[WHAT THIS TASK INVOLVES] Give back exactly the lines running from the line that holds "Keep writing the" through the line that holds "return front +", ends included, and no other lines.

== RECORDS PROVIDED ==

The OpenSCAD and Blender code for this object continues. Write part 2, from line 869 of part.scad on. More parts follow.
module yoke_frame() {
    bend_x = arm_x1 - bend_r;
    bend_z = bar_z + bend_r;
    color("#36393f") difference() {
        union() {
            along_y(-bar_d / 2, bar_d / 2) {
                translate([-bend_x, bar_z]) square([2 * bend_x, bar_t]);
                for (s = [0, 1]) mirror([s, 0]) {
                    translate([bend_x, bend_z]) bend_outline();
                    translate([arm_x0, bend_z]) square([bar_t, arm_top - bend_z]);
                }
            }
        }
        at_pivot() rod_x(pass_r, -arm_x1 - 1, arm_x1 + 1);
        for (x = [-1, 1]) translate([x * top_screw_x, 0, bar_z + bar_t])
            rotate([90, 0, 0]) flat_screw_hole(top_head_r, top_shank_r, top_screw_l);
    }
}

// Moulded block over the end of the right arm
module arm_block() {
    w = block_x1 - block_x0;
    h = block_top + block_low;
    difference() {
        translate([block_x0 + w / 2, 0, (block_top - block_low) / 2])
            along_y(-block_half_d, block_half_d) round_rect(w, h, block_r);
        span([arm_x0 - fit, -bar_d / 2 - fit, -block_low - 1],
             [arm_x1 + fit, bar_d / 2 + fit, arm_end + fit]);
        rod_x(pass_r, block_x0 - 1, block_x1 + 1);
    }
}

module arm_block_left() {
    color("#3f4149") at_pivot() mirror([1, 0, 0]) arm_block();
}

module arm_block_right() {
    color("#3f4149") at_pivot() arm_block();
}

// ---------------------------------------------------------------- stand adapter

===
== RECORDS PROVIDED ==

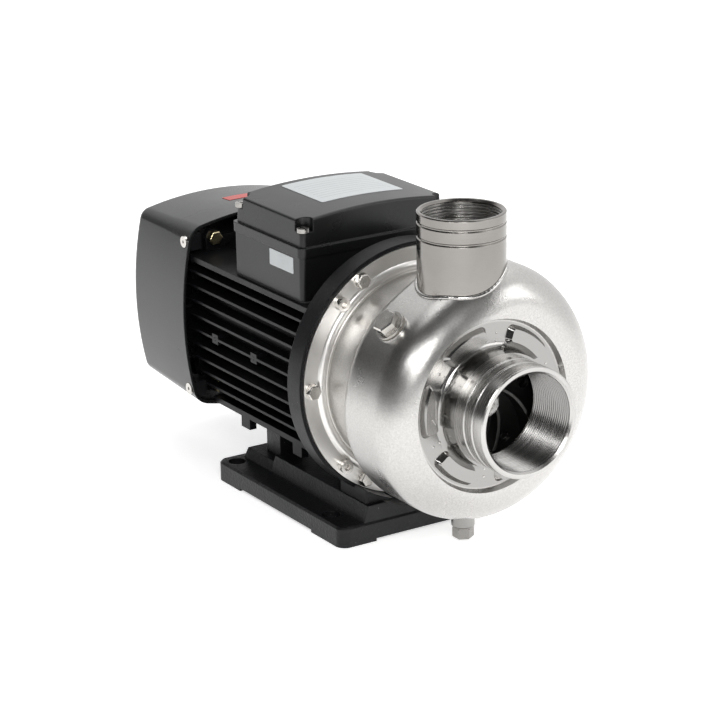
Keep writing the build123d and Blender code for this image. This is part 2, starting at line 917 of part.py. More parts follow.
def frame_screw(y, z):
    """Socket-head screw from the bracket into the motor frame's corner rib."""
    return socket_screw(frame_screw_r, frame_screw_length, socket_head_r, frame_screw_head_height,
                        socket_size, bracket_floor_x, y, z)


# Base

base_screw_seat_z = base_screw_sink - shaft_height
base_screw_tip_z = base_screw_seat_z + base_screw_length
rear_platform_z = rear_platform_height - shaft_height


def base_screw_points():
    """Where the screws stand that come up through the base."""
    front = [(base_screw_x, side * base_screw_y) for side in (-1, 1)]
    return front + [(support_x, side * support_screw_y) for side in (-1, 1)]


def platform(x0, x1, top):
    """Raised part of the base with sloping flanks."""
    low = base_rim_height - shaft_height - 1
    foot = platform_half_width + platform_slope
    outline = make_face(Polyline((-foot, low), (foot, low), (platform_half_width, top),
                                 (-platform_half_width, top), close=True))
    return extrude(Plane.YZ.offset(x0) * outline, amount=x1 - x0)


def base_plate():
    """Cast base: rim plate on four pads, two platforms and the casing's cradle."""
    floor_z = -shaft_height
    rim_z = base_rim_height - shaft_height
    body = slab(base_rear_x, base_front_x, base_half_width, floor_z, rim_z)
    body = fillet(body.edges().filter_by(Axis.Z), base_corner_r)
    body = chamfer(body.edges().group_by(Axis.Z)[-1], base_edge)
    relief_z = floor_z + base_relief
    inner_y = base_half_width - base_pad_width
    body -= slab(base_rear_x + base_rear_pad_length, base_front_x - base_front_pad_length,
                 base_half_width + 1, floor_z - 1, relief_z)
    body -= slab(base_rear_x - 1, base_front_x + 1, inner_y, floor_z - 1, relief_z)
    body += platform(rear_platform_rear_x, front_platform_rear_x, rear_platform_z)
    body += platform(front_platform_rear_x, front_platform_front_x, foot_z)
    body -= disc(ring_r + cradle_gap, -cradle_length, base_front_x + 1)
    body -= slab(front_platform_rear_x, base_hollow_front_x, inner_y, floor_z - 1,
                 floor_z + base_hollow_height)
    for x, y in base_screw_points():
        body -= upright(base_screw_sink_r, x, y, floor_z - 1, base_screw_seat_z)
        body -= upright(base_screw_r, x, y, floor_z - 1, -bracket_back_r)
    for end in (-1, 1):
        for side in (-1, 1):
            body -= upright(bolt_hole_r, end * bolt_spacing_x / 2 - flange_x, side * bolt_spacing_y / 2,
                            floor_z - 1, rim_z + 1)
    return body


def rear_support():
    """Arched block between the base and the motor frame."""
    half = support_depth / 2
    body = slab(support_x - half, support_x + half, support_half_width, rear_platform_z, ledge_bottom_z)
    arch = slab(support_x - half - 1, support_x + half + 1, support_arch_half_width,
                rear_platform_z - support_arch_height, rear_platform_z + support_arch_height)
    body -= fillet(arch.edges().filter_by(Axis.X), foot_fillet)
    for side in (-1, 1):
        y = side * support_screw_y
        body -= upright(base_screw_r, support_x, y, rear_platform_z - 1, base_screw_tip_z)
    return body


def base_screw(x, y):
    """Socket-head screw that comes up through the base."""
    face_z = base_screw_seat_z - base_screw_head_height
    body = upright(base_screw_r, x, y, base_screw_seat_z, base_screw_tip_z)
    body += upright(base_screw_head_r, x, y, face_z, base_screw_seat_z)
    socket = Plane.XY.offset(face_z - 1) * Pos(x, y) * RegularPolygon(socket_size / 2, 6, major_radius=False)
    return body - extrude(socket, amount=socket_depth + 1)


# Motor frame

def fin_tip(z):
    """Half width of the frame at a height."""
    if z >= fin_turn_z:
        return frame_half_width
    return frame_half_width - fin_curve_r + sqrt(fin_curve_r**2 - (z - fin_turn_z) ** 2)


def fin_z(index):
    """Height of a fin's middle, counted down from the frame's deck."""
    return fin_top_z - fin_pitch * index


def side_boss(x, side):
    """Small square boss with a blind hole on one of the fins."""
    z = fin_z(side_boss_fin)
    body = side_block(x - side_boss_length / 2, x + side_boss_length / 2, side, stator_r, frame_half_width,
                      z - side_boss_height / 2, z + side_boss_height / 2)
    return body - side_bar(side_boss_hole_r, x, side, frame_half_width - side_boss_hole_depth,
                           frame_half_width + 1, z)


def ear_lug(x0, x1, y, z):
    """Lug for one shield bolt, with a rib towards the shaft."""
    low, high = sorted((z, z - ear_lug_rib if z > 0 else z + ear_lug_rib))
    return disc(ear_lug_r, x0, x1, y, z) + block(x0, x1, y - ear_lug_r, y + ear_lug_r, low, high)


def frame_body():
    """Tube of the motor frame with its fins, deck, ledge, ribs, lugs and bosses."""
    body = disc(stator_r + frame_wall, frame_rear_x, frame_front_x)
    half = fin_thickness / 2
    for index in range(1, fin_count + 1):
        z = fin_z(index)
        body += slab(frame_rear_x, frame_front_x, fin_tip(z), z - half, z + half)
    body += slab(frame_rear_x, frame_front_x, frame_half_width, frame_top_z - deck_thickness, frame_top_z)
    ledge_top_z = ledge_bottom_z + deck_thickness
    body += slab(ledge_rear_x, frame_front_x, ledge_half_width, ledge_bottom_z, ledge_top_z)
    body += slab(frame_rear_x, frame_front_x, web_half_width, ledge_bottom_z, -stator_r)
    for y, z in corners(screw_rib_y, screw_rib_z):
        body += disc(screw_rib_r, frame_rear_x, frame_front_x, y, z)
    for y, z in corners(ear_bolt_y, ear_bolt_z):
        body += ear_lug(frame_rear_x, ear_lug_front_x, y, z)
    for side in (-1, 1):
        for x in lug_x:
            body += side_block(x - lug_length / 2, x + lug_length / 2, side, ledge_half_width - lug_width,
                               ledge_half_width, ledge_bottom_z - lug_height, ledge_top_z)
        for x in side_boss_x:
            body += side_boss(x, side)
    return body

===

[REPLY TO THE TASK]
Keep writing the build123d and Blender code for this image. This is part 2, starting at line 917 of part.py. More parts follow.
def frame_screw(y, z):
    """Socket-head screw from the bracket into the motor frame's corner rib."""
    return socket_screw(frame_screw_r, frame_screw_length, socket_head_r, frame_screw_head_height,
                        socket_size, bracket_floor_x, y, z)


# Base

base_screw_seat_z = base_screw_sink - shaft_height
base_screw_tip_z = base_screw_seat_z + base_screw_length
rear_platform_z = rear_platform_height - shaft_height


def base_screw_points():
    """Where the screws stand that come up through the base."""
    front = [(base_screw_x, side * base_screw_y) for side in (-1, 1)]
    return front + [(support_x, side * support_screw_y) for side in (-1, 1)]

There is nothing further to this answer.